By early last week, I had done so many ED shifts in a row that I felt constantly on the verge of a temper tantrum. Nurse: "What time do you want the next troponin on Mr Smith?" Lucy: "WHY DON'T YOU JUST LEAVE ME ALONE???" I found myself seeking solace in the more boring ED activities- quietly suturing a large stab wound on a drunk man's chest, or moulding a plaster for the broken ankle. I felt completely incapable of making any clinical decisions. On my precious days off we cycled to Simpson's gap. The bicycle track was stunningly beautiful: 20km of meandering paths through low lying, scrubby bushland interspersed with huge ghostgum trees. We scrambled up the gorge to reach the sunny rocks and ate an amazing picnic of roast beef sandwiches, apples and chocolate cake. Enid Blyton would be proud!

Magic

Many of our indigenous patients also receive traditional healing from a Ngangkari. I would love to find out more about this. I understand the ceremony often involves removing an errant object that is causing illness in the body, for example a misplaced rock. I often think that medicine as we practise it does not have enough magic. It is thoroughly transparent and mundane, and doesn't engage the beliefs of our patients well enough.
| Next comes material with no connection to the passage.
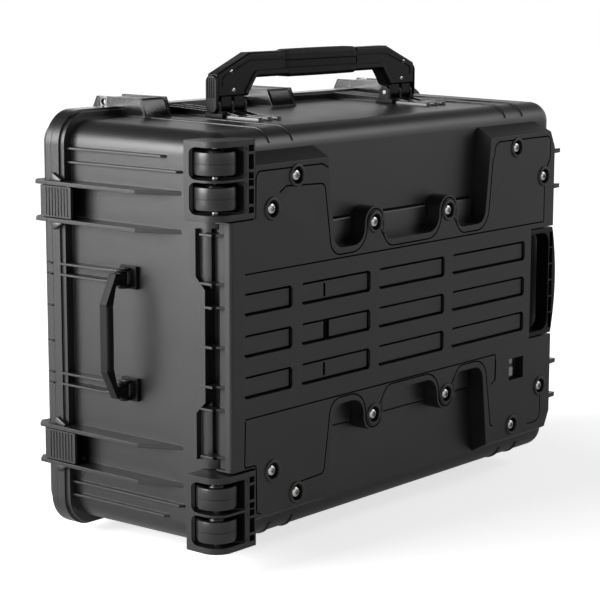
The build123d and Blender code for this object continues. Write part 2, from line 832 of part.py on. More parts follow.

Early Western medicine had more magic! For example, the secretive use of obstetric forceps during a difficult delivery: the forceps hidden under the operator's gown, before bringing forth the (often dead) baby. Though this particular example is mired more in patent concerns than the powers of culturally-embedded healing. The other day I sedated an Aboriginal boy with ketamine and when he awoke he spoke English for the first time. Perhaps I shall have to settle for this small wonder.